BALLADS, BLUES AND BOB:
Not one, but six Bob Dylans come to the screen in “I’m Not There,” director Todd Haynes’ dreamlike portrait of the rock icon. Among the performers doing Dylan: Richard Gere, Heath Ledger, Christian Bale and Cate Blanchett, who plays a Dylan-esque folk idol enraging his fans by going electric.
Blanchett’s character comes the closest to the real Dylan, a spot-on rendering of the musician in the mid-1960s as he confounded fans and critics with oblique prattle and unpredictable musical turns.
“That’s why Todd wanted a woman to play it, because if you had a man play it, you would have been looking for the impersonation,” Blanchett said. “And so you would have been seeing the shortfall, whereas you’re automatically saying there’s a Brechtian distance here between character and performer, and that allows for the poetry and kind of the irony to really breathe.”

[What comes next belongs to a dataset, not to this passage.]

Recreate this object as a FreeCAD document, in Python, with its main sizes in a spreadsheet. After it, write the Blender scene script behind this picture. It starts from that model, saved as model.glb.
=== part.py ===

John Sayles’ “Honeydripper” stars Danny Glover as a Deep South proprietor making one last stab to save his failing juke joint, hiring an electric-guitar whiz amid the transition from blues to rock ‘n’ roll in the 1950s.

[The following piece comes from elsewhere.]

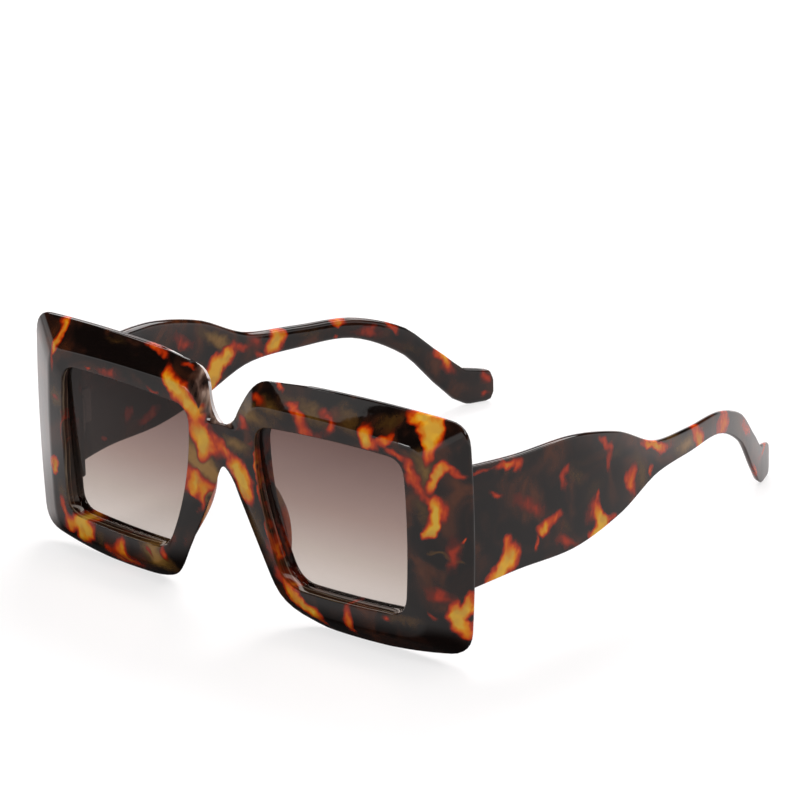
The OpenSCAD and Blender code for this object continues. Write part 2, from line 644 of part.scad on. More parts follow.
module temple(side) {
    color("sienna") placed() left_to_right(side) difference() {
        polyhedron(temple_points, temple_faces, convexity = 6);
        temple_leaf(leaf_gap);
    }
}

front_frame();
lens("left");  // lens_left
lens("right");  // lens_right
nose_pad("left");  // nose_pad_left
nose_pad("right");  // nose_pad_right
temple("left");  // temple_left
temple("right");  // temple_right
front_hinge("left");  // front_hinge_left
front_hinge("right");  // front_hinge_right
temple_hinge("left");  // temple_hinge_left
temple_hinge("right");  // temple_hinge_right
hinge_screw("left");  // hinge_screw_left
hinge_screw("right");  // hinge_screw_right
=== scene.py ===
"""Looks of the square tortoiseshell sunglasses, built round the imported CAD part."""
import math

import bpy
from mathutils import Matrix, Vector

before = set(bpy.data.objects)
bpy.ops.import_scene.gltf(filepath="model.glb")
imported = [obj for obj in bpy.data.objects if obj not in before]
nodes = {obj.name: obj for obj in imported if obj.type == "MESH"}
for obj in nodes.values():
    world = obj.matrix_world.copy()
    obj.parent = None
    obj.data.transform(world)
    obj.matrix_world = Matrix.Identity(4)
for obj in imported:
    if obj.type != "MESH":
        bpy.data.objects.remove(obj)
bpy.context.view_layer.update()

MM = 1000.0         # the patterns are laid out in millimetres
MARK_GROWTH = 2.25  # a patch fades out at this many times its listed half length and half width

# Patches of the tortoiseshell, placed one by one: across, up, half length, half width (mm),
# angle (degrees), kind ("a" amber flame, "o" olive cloud, "d" dark spot) and strength.
# On the front and the pads, across is X; on a temple it is Y.
FRONT_MARKS = [
    (16.6, 56.8, 4.4, 1.7, -14, "o", 0.9), (29, 58.6, 4.1, 1.3, -21, "o", 0.8),
    (40.2, 59.6, 4.1, 1.5, -23, "o", 0.8), (36.8, 61.7, 2.7, 0.9, -3, "a", 0.42),
    (-3.7, 34.3, 3.5, 1.7, -89, "o", 2), (-4.7, 30.3, 3.3, 0.9, 59, "o", 2),
    (7.4, 51.2, 2.5, 1.5, -28, "a", 0.42), (-1.1, 42.3, 3.4, 1.8, -4, "a", 0.48),
    (4.9, 45.1, 3.2, 1.5, -7, "o", 1.4), (-6.2, 30, 3.1, 1.3, 52, "a", 0.46),
    (-10.7, 41.2, 2.5, 1.9, 87, "o", 1.2), (64.6, 53.9, 2.2, 1.3, 85, "a", 0.5),
    (29.5, 52.9, 4.1, 1.3, 2, "a", 0.4), (-47.2, 59.8, 8.7, 1.8, -2, "d", 0.8),
    (-35.2, 59.2, 8.6, 1.8, -4, "d", 0.8), (34.3, 61.8, 6.1, 1.2, 2, "d", 0.8),
    (43.5, 62, 6, 1.2, 1, "d", 0.8), (5.7, 46.7, 2.3, 1, 39, "d", 0.7),
    (-30.5, 57.8, 8.4, 1.4, -17, "d", 0.8), (-4.9, 37.8, 3.2, 2.1, -77, "o", 1.6),
    (29.2, 56.9, 5.4, 1.6, -15, "o", 0.8), (40.8, 56.7, 3.5, 1.6, -17, "o", 0.7),
    (33.6, 58.3, 3.3, 1.1, -10, "a", 0.38), (12.5, 49.8, 1.1, 0.4, 56, "a", 0.38),
    (63.1, 40.3, 3.8, 1.9, -72, "o", 0.7), (70.1, 30, 4.7, 1.5, 84, "a", 0.38),
    (66.5, 18.7, 3.3, 1.9, -39, "a", 0.38), (21.2, 59.4, 2.5, 0.9, -10, "o", 0.7),
    (-39.5, 53.4, 5, 1.5, -1, "a", 0.39), (-58.5, 36.5, 6.5, 0.4, 88, "a", 0.38),
    (-60, 16.3, 2.8, 1.9, -55, "o", 0.8), (-17.3, 17.1, 4.4, 1.5, 66, "a", 0.39),
    (9.7, 24.2, 4.8, 2.8, -76, "o", 0.8), (15, 19.7, 3, 2.1, -65, "a", 0.38),
    (-17.6, 57.1, 2.8, 1.5, -42, "a", 0.8), (-15.1, 55.1, 3.2, 2.4, -35, "a", 0.8),
    (-12, 53.1, 3.4, 2.1, -29, "a", 0.8), (-9.2, 51.1, 2.7, 1.9, -44, "a", 0.8),
    (-8.7, 48, 2.7, 1.9, -80, "a", 0.48), (-8.5, 45, 2.7, 2, 88, "a", 0.48),
    (-6.8, 44.7, 2.4, 2, -62, "a", 0.95), (-6.4, 41.9, 3, 2, 81, "a", 0.95),
    (-10.5, 38.2, 3.6, 3.2, -82, "o", 1.6), (-10.9, 32.7, 3, 2.3, -22, "a", 0.66),
    (-8.3, 31.6, 2.9, 2.3, -24, "a", 0.66), (-7.7, 35.5, 3, 2.3, -22, "o", 1.7),
    (-10.4, 29.5, 2.9, 1.5, -6, "a", 0.6), (-13.4, 21.6, 4.7, 2.4, 70, "d", 1),
    (-8, 26.1, 3.5, 0.8, 59, "a", 0.5), (-10.5, 22, 3.2, 1, 59, "a", 0.5),
    (-14.2, 16, 2.6, 1.1, 71, "a", 0.66), (-3, 45, 2.8, 2.1, -45, "a", 0.47),
    (1, 43.3, 3.1, 1.5, -10, "a", 0.47), (4, 39.7, 2.3, 2.1, -46, "a", 0.85),
    (5.6, 37.7, 2.7, 2.4, -55, "a", 0.85), (6.9, 35.2, 2.7, 2.5, -72, "a", 0.85),
    (7.7, 32.4, 2.6, 1.9, -74, "a", 0.85), (7.4, 47.6, 2.8, 1.4, -38, "a", 0.4),
    (11.5, 57.8, 3.9, 1.2, -5, "a", 0.43), (8.6, 55.2, 3.9, 1.6, -14, "o", 1),
    (9.9, 52.7, 5.6, 1.7, 2, "o", 1.2), (23.8, 57.5, 3.2, 1.1, -26, "a", 0.49),
    (26.7, 55.4, 3, 1.7, -48, "a", 0.49), (16.9, 61.6, 2.1, 0.5, -25, "a", 0.5),
    (72.8, 16.2, 2.8, 1.1, 74, "a", 0.9), (71.6, 13.4, 2.8, 1.4, 58, "a", 0.9),
    (69.9, 13.9, 2.5, 1, -80, "a", 0.8), (71, 11.2, 2.4, 1.3, -55, "a", 0.8),
    (72.4, 9.2, 2, 1.2, -59, "a", 0.8), (35.8, 55.7, 1.9, 1.2, 69, "a", 0.49),
    (46.8, 56.1, 2.2, 1.6, 78, "a", 0.85), (47.7, 54.5, 2.5, 1.5, -17, "a", 0.85),
    (52.6, 56.3, 3, 1, 23, "a", 0.55), (55.4, 58, 2.1, 1.2, 43, "a", 0.55),
    (55.5, 53.4, 2.7, 1, -27, "a", 0.5), (59.8, 49.9, 2.7, 1.7, -54, "a", 0.52),
    (61.7, 47.1, 2.8, 1.7, -57, "a", 0.52), (59.4, 56.3, 3, 1.3, -40, "d", 1),
    (61.2, 61.6, 4.1, 1.6, -17, "a", 1), (64.1, 59.8, 3.1, 2.2, -55, "a", 1),
    (64.4, 57.1, 2.7, 1.7, 73, "a", 1), (65.6, 62.4, 0.9, 1, 24, "a", 0.75),
    (51, 59.6, 3.6, 1.7, 12, "o", 0.5), (54.1, 60.8, 2.9, 1.9, 33, "o", 0.5),
    (63.3, 51.6, 3.3, 2.5, -30, "o", 1), (64.4, 48.9, 3.3, 1.6, 79, "o", 1),
    (67.6, 51, 2.4, 1, 70, "a", 0.8), (66.3, 48.1, 2.6, 1, 65, "a", 0.8),
    (69.6, 50.8, 1.8, 1, -40, "a", 0.47), (71.2, 49.7, 1.5, 0.9, -22, "a", 0.47),
    (63.8, 44, 2.2, 0.9, -58, "a", 0.44), (68.5, 39.8, 2.6, 1.2, -83, "a", 0.5),
    (66.2, 40.7, 2.7, 1.2, 90, "a", 0.9), (65.8, 37.6, 2.9, 1.4, 78, "a", 0.9),
    (65.2, 35.4, 1.8, 1.1, 63, "a", 0.9), (68.9, 41.1, 2.4, 0.9, -68, "o", 0.6),
    (72.6, 33.7, 1, 0.5, 44, "a", 0.5), (67.1, 29, 2.1, 0.4, -9, "o", 0.9),
    (70.5, 28.2, 1.9, 0.4, -20, "o", 0.9), (70.7, 31.3, 2.1, 0.5, 44, "o", 0.6),
    (40.4, 8.9, 2.6, 1.2, -81, "a", 0.52), (40.5, 5.1, 3.1, 1.5, 84, "a", 0.52),
    (54.7, 10.1, 4.2, 1.4, 0, "o", 0.6), (59.7, 10.8, 3.3, 1.3, 20, "o", 0.6),
    (52.2, 9.7, 1.8, 0.9, -1, "a", 0.4), (65.8, 13.2, 1.7, 0.7, -60, "a", 0.39),
    (21.2, 9.6, 2.3, 1.8, -54, "a", 0.8), (23.4, 7.6, 2.3, 1.5, -31, "a", 0.8),
    (26.6, 6.2, 2.9, 1.3, -18, "a", 0.8), (29.6, 4.4, 2.3, 1.3, -47, "a", 0.8),
    (18.1, 12.9, 2.7, 2.2, -48, "a", 0.43), (11.3, 43.5, 4.7, 0.6, -89, "a", 0.62),
    (12, 35.8, 4.6, 0.6, -81, "a", 0.62), (15.2, 23.8, 4, 0.6, -71, "a", 0.5),
    (17.1, 18.8, 2.7, 0.4, -67, "a", 0.5), (-13.6, 61.3, 2.2, 0.6, -20, "a", 0.55),
    (-27.8, 62.2, 3.2, 0.6, -6, "a", 0.48), (-24, 61.6, 2.6, 0.8, -15, "a", 0.48),
    (-60.6, 61.1, 1.8, 1.6, -89, "a", 0.8), (-60.7, 58.6, 1.9, 1.4, 85, "a", 0.8),
    (-61.4, 56.1, 1.9, 1.1, 64, "a", 0.8), (-49.4, 62, 2.2, 0.4, -9, "a", 0.4),
    (-40.7, 61.5, 3.8, 0.8, 1, "o", 0.5), (-48.5, 53.5, 1.1, 0.6, -13, "a", 0.41),
    (-23.3, 53.3, 2.6, 0.9, -12, "a", 0.45), (-61.1, 42.4, 2.4, 2.2, -85, "o", 1),
    (-61.3, 42.6, 1.3, 0.8, 14, "a", 0.42), (-62.5, 51.8, 2.8, 0.9, 89, "a", 0.42),
    (-63.5, 23.5, 1.6, 1.5, -51, "a", 0.7), (-62.7, 21.9, 1.3, 1.1, -79, "a", 0.7),
    (-60, 13.3, 2.4, 1.4, -74, "a", 0.46), (-58.6, 10.2, 2.3, 1.4, -59, "a", 0.46),
    (-54.9, 9.2, 4.4, 1.6, 22, "a", 0.85), (-51.5, 9, 3.1, 2.8, -41, "a", 0.85),
    (-52, 6.4, 3.9, 1.4, 41, "a", 0.85), (-45.7, 7.2, 2.6, 2.2, -48, "o", 0.7),
    (-37.5, 7.6, 2.2, 1.6, -80, "a", 0.6), (-36.5, 5.1, 2.3, 1.7, -57, "a", 0.6),
    (-35.5, 2.8, 1.8, 4, -78, "a", 0.6), (-41.4, 3.2, 3.1, 3.1, -12, "a", 0.55),
    (-26.6, 8.9, 3.2, 2.7, -33, "o", 1.6), (-23.8, 7, 3.4, 2.9, -37, "o", 1.6),
    (-27.3, 8.5, 1.9, 1, -45, "a", 0.44), (-21.3, 9.2, 2.3, 1.1, -80, "a", 0.47),
    (-58.4, 42.1, 6, 0.4, 86, "o", 0.7), (-58.6, 29.8, 7.3, 0.4, -89, "o", 0.7),
]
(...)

John C. Reilly stars in “Walk Hard: The Dewey Cox Story,” a comedy chronicling the sordid life of a musician who lives the extreme rock-star life as he sleeps around, sires kids and does every drug he can find.
“August Rush” features Robin Williams, Keri Russell, Jonathan Rhys Meyers and Freddie Highmore in the story of an orphaned musical prodigy seeking his parents.
And the season’s big musical question: Can Johnny Depp sing?
“He’s a very musical person, but when he said he would do it, nobody had any idea if he could sing. I knew him well enough to know that he wouldn’t have said yes to doing it if he couldn’t,” said “Sweeney Todd” director Burton, adding that he was pleasantly surprised at how well the vocals of Depp and co-stars Helena Bonham Carter, Sacha Baron Cohen and Alan Rickman turned out.
“It’s pretty much all actors, not professional singers, and they really did a great job. It’s one of my favourite roles that Johnny has done.”